In search of justice: The ICC and power politics

The outcome of the International Criminal Court (ICC) Review Conference on the crime of aggression is further confirmation of the Court’s susceptibility to power politics. Powerful states (including the United States, which is not a party to the Rome Statute of the ICC) insisted that the UN Security Council be the primary trigger for ICC jurisdiction over this crime, knowing this would allow them to block certain cases from going forward. Government delegates left Kampala two weeks ago with an agreement to postpone the Court’s authority over the crime of aggression for another seven years and a definition of the crime that prevents strong enforcement powers once the Court has jurisdiction.

The crime of aggression is broadly defined as the use of armed force by one state against another in contravention of the UN Charter. However, unlike other crimes enshrined in the Rome Statute–war crimes, genocide and crimes against humanity–the agreement in Kampala gives states that are “parties” to (or members of) the Court an opt-out clause on aggression. Member states can simply declare to the ICC that they do not accept its jurisdiction over this particular crime. The Court has no jurisdiction over acts of aggression committed on the territory or by the nationals of non-member states. Thus the UN Security Council–dominated by the political interests of the permanent five members–offers the only possibility for determining and dealing with acts of aggression by non-members or by non-consenting members.

The agreement in Kampala therefore raises further questions about whether the Court will ever be truly universal in its ability to protect people from the worst forms of abuse. The ICC, like any international mechanism intended to promote human rights, faces the impossible task of acting morally in a political world characterized by power inequalities, domination and violence. Because the Court lacks an independent enforcement capacity, it must often accommodate itself to political power instead of challenging it.

This is evident at both the local and global levels. At the local level, the ICC depends upon states to assist in investigations and prosecutions. In the Uganda case, for example, the ICC has enjoyed a close working relationship with Ugandan political and military authorities. The Ugandan military–itself responsible for horrific crimes against its own people as well as against Congolese civilians during its invasions of the Democratic Republic of the Congo in 1996 and 1998–has accompanied ICC investigators on their interviews with victims and witnesses. In exchange for this cooperation, the ICC appears to have left the prosecution of government crimes to the government itself.

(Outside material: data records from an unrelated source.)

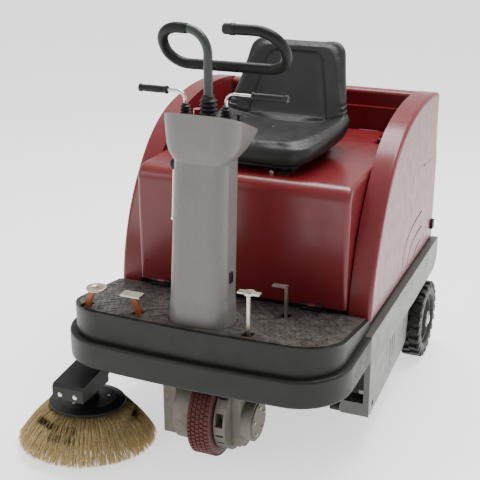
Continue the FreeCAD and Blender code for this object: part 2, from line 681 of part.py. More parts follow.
def main_broom_core():
    core = cyl_x(-352, 352, BROOM_Y, BROOM_R, 38.0)
    shaft = cyl_x(-384, 379, BROOM_Y, BROOM_R, 10.0)
    pulley = cyl_x(-396, -384, BROOM_Y, BROOM_R, PULLEY_LARGE)
    return core.fuse(shaft).fuse(pulley).removeSplitter()


def main_broom_bristles():
    return ring_x(-350, 350, BROOM_Y, BROOM_R, BROOM_R, 38.2, 4.0)


def motor_pulley():
    wheel = cyl_x(-396, -384, ARM_PIVOT_Y, ARM_PIVOT_Z, PULLEY_SMALL)
    return wheel.fuse(cyl_x(-384, -310, ARM_PIVOT_Y, ARM_PIVOT_Z, 6.5)).removeSplitter()


# ------------------------------------------------------------ controls

def lever_rod(x, x_end, z_end, bend):
    rod = tube([(x, LEVER_Y, LEVER_PIVOT_Z - 10), (x, LEVER_Y, z_end), (x_end, LEVER_Y, z_end)], [bend], 5.0)
    eye = cyl_x(x - 8, x + 8, LEVER_Y, LEVER_PIVOT_Z, 13.0)
    return rod.fuse(eye).removeSplitter()


def lever_right():
    return lever_rod(LEVER_RIGHT_X, -122.0, 1123.0, 22.0)


def grip_right():
    return cyl_x(-204, -118, LEVER_Y, 1123, 11.0).cut(cyl_x(-122.2, -110, LEVER_Y, 1123, 5.05))


def lever_left():
    return lever_rod(LEVER_LEFT_X, 134.0, 1126.0, 24.0)


def grip_left():
    return cyl_x(130, 231, LEVER_Y, 1126, 11.0).cut(cyl_x(120, 134.2, LEVER_Y, 1126, 5.05))


def pedal_arm(name, z_top, thick, wide, lean=0.0):
    # upright arm that leans sideways above the deck
    x, y = PEDALS[name]
    w = wide / 2
    pts = [(x - w, 418), (x + w, 418), (x + w, 494), (x + w + lean, z_top), (x - w + lean, z_top),
           (x - w, 494)]
    wire = Part.makePolygon([V(a, y - thick / 2, b) for a, b in pts + [pts[0]]])
    arm = Part.Face(wire).extrude(V(0, thick, 0))
    return arm.fuse(cyl_x(x - 12, x + 12, y, 418, 10.0))


def pedal_broom():
    x, y = PEDALS["pedal_broom"]
    arm = pedal_arm("pedal_broom", 540, 8, 20, 22)
    pad = cyl_z(x + 34, y - 6, 538, 543, 30.0).cut(cyl_z(x + 42, y - 12, 530, 550, 7.0))
    return arm.fuse(pad).removeSplitter()


def pedal_flap():
    x, y = PEDALS["pedal_flap"]
    arm = pedal_arm("pedal_flap", 540, 8, 20, -20)
    pad = box(x - 44, x + 16, y - 26, y + 8, 538, 542)
    return arm.fuse(pad).removeSplitter()


def pedal_drive():
    x, y = PEDALS["pedal_drive"]
    arm = pedal_arm("pedal_drive", 604, 9, 9)
    pad = box(x - 32, x + 32, y - 6, y + 14, 604, 609)
    pad = pad.fuse(cyl_z(x, y + 4, 603, 610, 17.0))
    return arm.fuse(pad).removeSplitter()


def pedal_brake():
    x, y = PEDALS["pedal_brake"]
    arm = pedal_arm("pedal_brake", 545, 9, 9)
    hook = box(x - 42, x + 4.5, y - 9, y + 9, 540, 545)
    return arm.fuse(hook).removeSplitter()


def brake_handle():
    boss = cyl_x(-112, -88, LEVER_Y, 915, 15.0)
    pin = cyl_x(-89, -74, LEVER_Y, 915, 6.5)
    arm = box(-109, -101, LEVER_Y - 7, LEVER_Y + 7, 770, 905)
    foot = box(-111, -98, LEVER_Y - 13, LEVER_Y + 13, 752, 771)
    return boss.fuse(pin).fuse(arm).fuse(foot).removeSplitter()


def stop_button():
    head = cyl_z(STOP_X, STOP_Y, 1056, 1071, 12.5)
    return head.fuse(cyl_z(STOP_X, STOP_Y, 1018, 1057, 6.0)).removeSplitter()


def ignition_key():
    body = cyl_z(KEY_X, 186, 1044, 1054, 11.0)
    stem = cyl_z(KEY_X, 186, 1012, 1045, 6.0)
    bow = box(KEY_X - 3.5, KEY_X + 3.5, 176, 196, 1053, 1074)
    return body.fuse(stem).fuse(bow).removeSplitter()


# ------------------------------------------------------------ hood, seat, rear

def hood():
    w = HOOD_HALF_W
    t = HOOD_TOP_Z
    outer = box(-w, w, BODY_FRONT_Y, 922, 448, t)
    outer = rounded(outer, 44.0, lambda e: e.BoundBox.XLength > 600 and e.BoundBox.ZMin > t - 1
                    and e.BoundBox.YMax < 500)
    outer = rounded(outer, 16.0, lambda e: e.BoundBox.XLength < 1 and e.BoundBox.YMin < 900
                    and e.BoundBox.ZMax > 460)
    inner = plate_yz([(BODY_FRONT_Y + 5, 400), (BODY_FRONT_Y + 5, t - 48), (BODY_FRONT_Y + 20, t - 20),
                      (BODY_FRONT_Y + 48, t - 5), (917, t - 5), (917, 400)], -w + 16, w - 16)
    side = plate_yz([(BODY_FRONT_Y + 18, 400), (BODY_FRONT_Y + 18, t - 60), (BODY_FRONT_Y + 60, t - 18),
                     (917, t - 18), (917, 400)], -w + 5, w - 5)
    shape = outer.cut(inner).cut(side)
    shape = shape.cut(box(-w - 1, w + 1, 905, 930, 400, t - 60))
    shape = shape.cut(box(-w - 1, w + 1, 470, 930, 400, 660))
    for x in (-265.0, 240.0):
        knuckle = cyl_x(x - 11.5, x + 11.5, HOOD_HINGE_Y, HOOD_HINGE_Z, 6.0)
        knuckle = knuckle.fuse(box(x - 11.5, x + 11.5, HOOD_HINGE_Y, BODY_FRONT_Y + 2, 449, 457.5))
        knuckle = knuckle.cut(cyl_x(x - 20, x + 20, HOOD_HINGE_Y, HOOD_HINGE_Z, 2.56))
        shape = shape.fuse(knuckle)
    return shape.removeSplitter()


def seat_rails():
    shape = box(-110, 110, 530, 570, HOOD_TOP_Z, 831)
    shape = shape.fuse(box(-110, 110, 750, 790, HOOD_TOP_Z, 831))
    for x in (-128.0, 92.0):
        shape = shape.fuse(box(x, x + 36, 475, 845, HOOD_TOP_Z, 831))
    return shape.removeSplitter()


def seat_base():
    shape = box(-150, 150, 484, 836, 841.5, 852)
    for x in (-120.0, 100.0):
        shape = shape.fuse(box(x, x + 20, 495, 825, 831.3, 843))
        # steel straps that carry the backrest
        strap = [(800, 841.5), (868, 841.5), (874, 905), (893, 958), (881.2, 960.5),
                 (861.8, 907.5), (858, 851.8), (800, 851.8)]
        shape = shape.fuse(plate_yz(strap, x, x + 20))
    return shape.removeSplitter()


def seat_cushion():
    pts = [V(-168, 452, 852.3), V(168, 452, 852.3), V(218, 560, 852.3), V(236, 700, 852.3),
           V(226, 850, 852.3), V(-226, 850, 852.3), V(-236, 700, 852.3), V(-218, 560, 852.3)]
    shape = Part.Face(Part.makePolygon(pts + [pts[0]])).extrude(V(0, 0, 54))
    shape = rounded(shape, 38.0, lambda e: e.BoundBox.ZLength > 50)
    return rounded(shape, 20.0, lambda e: e.BoundBox.ZMin > 906)


def seat_backrest():
    pts = [V(-228, 0, 0), V(228, 0, 0), V(214, 0, 80), V(172, 0, 205), V(140, 0, 254),
           V(-140, 0, 254), V(-172, 0, 205), V(-214, 0, 80)]
    shape = Part.Face(Part.makePolygon(pts + [pts[0]])).extrude(V(0, 46, 0))
    shape = rounded(shape, 16.0, lambda e: e.BoundBox.YLength < 0.01)
    shape.rotate(V(0, 0, 0), V(1, 0, 0), -20)
    shape.translate(V(0, 818, 922.5))
    return shape


def filter_lid():
    lid = box(-255, 255, 936, 1138, 798.3, 812)
    lid = rounded(lid, 6.0, lambda e: e.BoundBox.ZMin > 811)
    handle = box(-60, 60, 950, 962, 811, 828).cut(box(-46, 46, 949, 963, 811, 821))
    lid = lid.fuse(handle)
    # hinge barrels along the rear edge
    for x in (-190.0, 190.0):
        lid = lid.fuse(cyl_x(x - 35, x + 35, LID_HINGE_Y, LID_HINGE_Z, 5.5))
        lid = lid.fuse(box(x - 35, x + 35, 1130, LID_HINGE_Y, 801.5, 807))
    return lid.removeSplitter()


def hopper():
    bin_out = plate_yz([(932, 150), (932, 640), (1205, 640), (1205, 205), (1150, 150)], -338, 338)
    bin_in = plate_yz([(920, 155), (920, 634), (1199, 634), (1199, 208), (1147, 155)], -333, 333)
    shape = bin_out.cut(bin_in)
    shape = shape.fuse(box(-338, 338, 932, 938, 320, 640))
    door = box(-344, 344, 1205, 1222, 230, 672)
    door = rounded(door, 8.0, lambda e: e.BoundBox.YMin > 1221)
    handle = box(-110, 110, 1222, 1246, 560, 578).cut(box(-92, 92, 1221, 1238, 555, 583))
    return shape.fuse(door).fuse(handle).removeSplitter()


def make_all():
    return {
        "chassis_frame": chassis_frame(),
        "front_bumper": front_bumper(),
        "deck_platform": deck_platform(),
        "deck_mat": deck_mat(),
        "side_skirt_left": side_skirt(),
        "side_skirt_right": mirror_x(side_skirt()),
        "side_cover_left": side_cover(),
        "side_cover_right": mirror_x(side_cover()),
        "rear_cover": rear_cover(),
        "steering_column": steering_column(),
        "dash_panel": dash_panel(),
        "steering_boot": steering_boot(),
        "lever_boot_left": lever_boot(LEVER_LEFT_X),
        "lever_boot_right": lever_boot(LEVER_RIGHT_X),
        "column_socket": column_socket(),
        "battery_tray": battery_tray(),
        "batteries": batteries(),
        "broom_chamber": broom_chamber(),
        "dust_flaps": dust_flaps(),
        "vacuum_fan": vacuum_fan(),
        "panel_filter": panel_filter(),
        "broom_motor": broom_motor(),
        "hood_hinges": hood_hinges(),
        "steering_bar": steering_bar(),
        "bar_cap": bar_cap(),
        "drive_fork": drive_fork(),
        "gear_case": gear_case(),
        "front_tyre": front_tyre(),
        "front_hub": front_hub(),
        "rear_tyre_left": rear_tyre(),
        "rear_rim_left": rear_rim(),
        "rear_tyre_right": mirror_x(rear_tyre()),
        "rear_rim_right": mirror_x(rear_rim()),
        "side_arm": side_arm(),
        "side_broom_motor": side_broom_motor(),
        "side_broom_disc": side_broom_disc(),
        "side_broom_bristles": side_broom_bristles(),
        "main_broom_arms": main_broom_arms(),
        "drive_belt": drive_belt(),
        "main_broom_core": main_broom_core(),
        "main_broom_bristles": main_broom_bristles(),
        "motor_pulley": motor_pulley(),
        "lever_left": lever_left(),
        "grip_left": grip_left(),
        "lever_right": lever_right(),
        "grip_right": grip_right(),
        "pedal_broom": pedal_broom(),
        "pedal_flap": pedal_flap(),
        "pedal_drive": pedal_drive(),
        "pedal_brake": pedal_brake(),
        "brake_handle": brake_handle(),
        "stop_button": stop_button(),
        "ignition_key": ignition_key(),
        "hood": hood(),
        "seat_rails": seat_rails(),
        "seat_base": seat_base(),
        "seat_cushion": seat_cushion(),
        "seat_backrest": seat_backrest(),
        "filter_lid": filter_lid(),
        "hopper": hopper(),
    }


low = V(1e9, 1e9, 1e9)
high = V(-1e9, -1e9, -1e9)
for name, shape in make_all().items():
    shape.translate(V(-ORIGIN_X, -ORIGIN_Y, 0))
    b = shape.BoundBox
    low = V(min(low.x, b.XMin), min(low.y, b.YMin), min(low.z, b.ZMin))
    high = V(max(high.x, b.XMax), max(high.y, b.YMax), max(high.z, b.ZMax))
    print(name, len(shape.Solids), shape.isValid(), round(shape.Volume / 1e3, 1))
    shape.exportStep("parts/" + name + ".step")
print("bounds", low, high, "centre", (low.x + high.x) / 2, (low.y + high.y) / 2)
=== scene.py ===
import math
import random

import bmesh
import bpy
import numpy as np
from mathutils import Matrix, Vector


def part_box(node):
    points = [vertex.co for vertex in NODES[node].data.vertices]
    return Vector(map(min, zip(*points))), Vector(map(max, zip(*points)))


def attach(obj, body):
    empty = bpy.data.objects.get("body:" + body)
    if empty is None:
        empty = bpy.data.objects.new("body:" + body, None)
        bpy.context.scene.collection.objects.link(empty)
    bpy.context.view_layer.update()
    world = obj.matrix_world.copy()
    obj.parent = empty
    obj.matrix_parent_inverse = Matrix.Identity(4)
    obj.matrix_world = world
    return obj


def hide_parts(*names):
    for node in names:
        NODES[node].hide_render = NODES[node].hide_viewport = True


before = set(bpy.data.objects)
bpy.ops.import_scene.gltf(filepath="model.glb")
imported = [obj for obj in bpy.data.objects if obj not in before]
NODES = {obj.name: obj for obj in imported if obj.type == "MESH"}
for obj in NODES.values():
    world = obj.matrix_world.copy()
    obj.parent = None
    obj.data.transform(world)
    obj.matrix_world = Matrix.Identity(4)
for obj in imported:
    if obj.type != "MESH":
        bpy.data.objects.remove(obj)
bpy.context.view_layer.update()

RNG = random.Random(7)

# The CAD is drawn round the machine's own centre line; the row origin is offset from it.
CENTRE_X = sum(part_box("front_bumper")[i][0] for i in (0, 1)) / 2
FRONT_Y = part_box("front_bumper")[0][1]


def at(x, y, z):
    """A point given in millimetres from the centre line, the bumper's front and the floor."""
    return Vector((CENTRE_X + x / 1000.0, FRONT_Y + y / 1000.0, z / 1000.0))


# ---------- materials

# Noise scales, in features per metre, from broad drifts of colour down to specks.
DRIFT, CLOUD, SMEAR, RUBBED, SPECK = 6.0, 14.0, 22.0, 38.0, 140.0
DUST_COLOUR = (0.32, 0.29, 0.25)
GRIME_COLOUR = (0.035, 0.03, 0.026)
STAIN_COLOUR = (0.12, 0.09, 0.06)
STREAK = (1, 1, 60)


def new_material(name):
    mat = bpy.data.materials.new(name)
    mat.use_nodes = True
    nt = mat.node_tree
    return mat, nt, nt.nodes["Principled BSDF"]


def add(nt, kind, **values):
    node = nt.nodes.new(kind)
    for key, value in values.items():
        setattr(node, key, value)
    return node


def noise(nt, coord, scale, detail=4.0, rough=0.6, stretch=None):
    """A noise value; stretch scales the pattern along each axis."""
    node = add(nt, "ShaderNodeTexNoise")
    node.inputs["Scale"].default_value = scale
    node.inputs["Detail"].default_value = detail
    node.inputs["Roughness"].default_value = rough
    source = coord
    if stretch:
        mapping = add(nt, "ShaderNodeMapping")
        mapping.inputs["Scale"].default_value = stretch
        nt.links.new(coord, mapping.inputs["Vector"])
        source = mapping.outputs["Vector"]
    nt.links.new(source, node.inputs["Vector"])
    return node.outputs["Fac"]


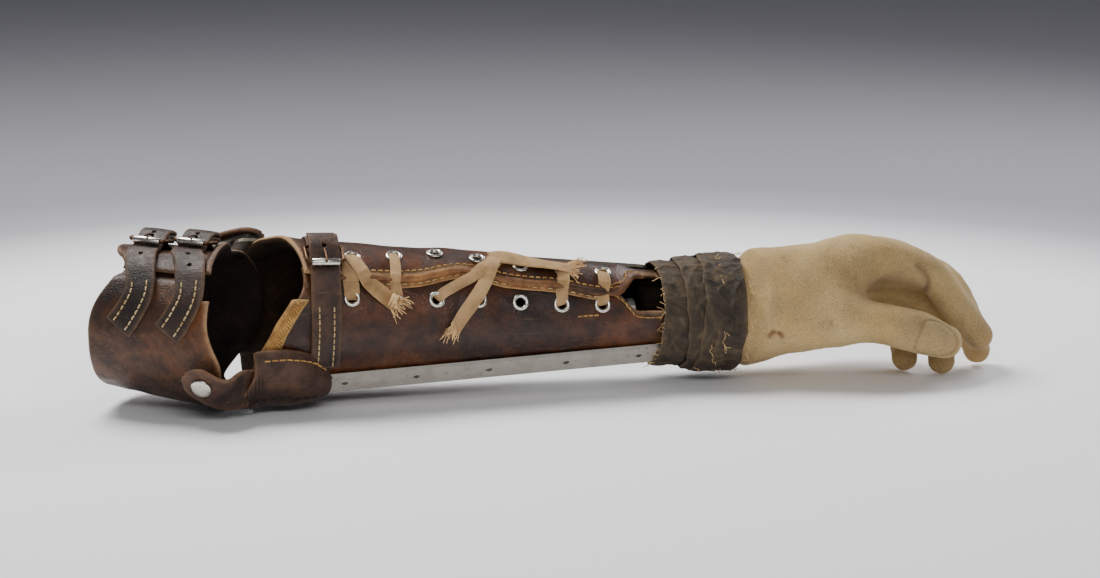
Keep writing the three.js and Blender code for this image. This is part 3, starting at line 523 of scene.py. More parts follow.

This accommodation to Ugandan government interests does not make sense to many people in northern Uganda. Why, they ask, should the ICC not hold the government equally accountable for war crimes, including the long-term forced displacement of over a million people and their internment in squalid camps? They do not share the ICC’s faith in the government to impartially prosecute itself, and see this as a clear example of double standards, whereby international mechanisms are used only to deal with declared enemies of the state. That victims were asked to play in a football match on team “Dignity”, led by President Museveni as a curtain raiser to the conference, reflects an utter lack of sensitivity to victims of Ugandan government crimes.

At the global level, in an effort to boost its enforcement capabilities, the Court is flirting with a government that not only refuses to abide by international law but that itself has been accused of aggression: the United States. The ICC’s appeals to the US to assist in apprehending suspects is taking place as the Obama administration has declared its interest in working more closely with the Court–not with the intent of becoming a party to the Rome Statute, but to help execute arrest warrants. An alliance between the US and the ICC that fails to demand US ratification of the ICC treaty is a perfect example of the Court accommodating itself to political power and risks providing justification for the direct use of US military force under the guise of capturing war criminals.

The sad reality is that the world’s worst crimes will go unpunished when committed by powerful actors like the US. The agreement reached at the ICC Review Conference further entrenches this politicized impunity. Victims of less spectacular but equally deadly forms of violence and repression–such as economic exploitation, external sponsorship of violent states and political forces, internationally-enforced disparities in access to medicines, trade regimes that undermine food sovereignty and security, violence against women that takes place during so-called peacetime–will remain in the shadows of global justice. Those demanding accountability for the strangulation of Gaza, for the US invasions and occupations of Iraq and Afghanistan, for the dumping of toxic waste and theft of resources from Somali waters, for BP’s negligence and “earthicide” in the US Gulf Coast, for the assassination of civilians by private companies like Blackwater, are demanding justice from the world’s most powerful players despite having few resources and forms of support.

Ideally, the ICC could assist these struggles, but instead it will remain subject to global politics. While providing some repair for select victims, the Court will remain unable to address vast forms of injustice throughout the world.

Samar Al-Bulushi is an independent researcher examining the influence of external actors on peace and justice debates in Africa. Adam Branch is assistant professor in the Department of Political Science at San Diego State University.